Ministry has natural high points. Easter matters. Christmas matters. Big ministry weekends matter. It is good to prepare well for those moments.
But not every Sunday needs to be Easter.
Some Sundays should be simpler.
A quarterly acoustic set can reset expectations. A fifth Sunday can become a simpler service instead of an “all hands on deck” production. A smaller team can remind the church that worship is not dependent on maximum production every week.
Simple Sundays can help volunteers rest.
They can help leaders refocus.
They can remind the church that the goal is not to create a bigger production machine. The goal is to help people worship God with clarity and without unnecessary distraction.

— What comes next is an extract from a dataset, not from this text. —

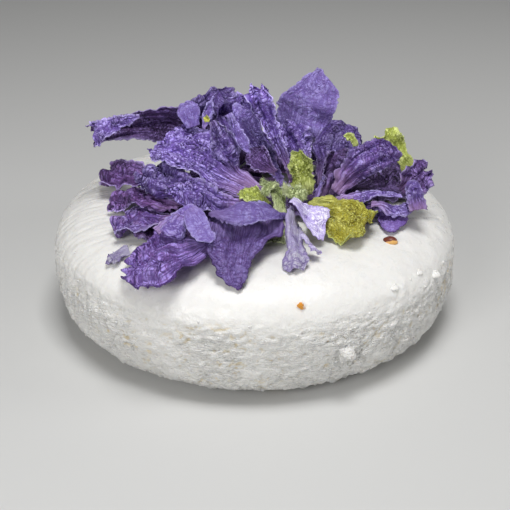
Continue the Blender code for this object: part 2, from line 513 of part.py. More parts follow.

Healthy Leaders Prevent Burnout Before It Happens
Worship and production ministry will always require work.
There will always be songs to prepare, volunteers to schedule, systems to troubleshoot, and services to lead.
But healthy leaders do not wait until the team is exhausted to start caring about health.
They build structures that distribute leadership.
They plan early so volunteers are not constantly scrambling.
They communicate clearly between worship, production, and pastoral leadership.
They give feedback at the right time.
They simplify when the team needs to breathe.
They keep the main thing the main thing.
The goal is not perfect Sundays.
The goal is a healthy team that can faithfully serve the church over time.
If your worship or production team is tired, overwhelmed, or stuck in a cycle of constant Sunday pressure, it may be time to step back and look at the systems underneath the service.
Because burnout is rarely caused by one hard Sunday.
It usually comes from unhealthy rhythms repeated over and over again.
The good news is that healthier rhythms can be built.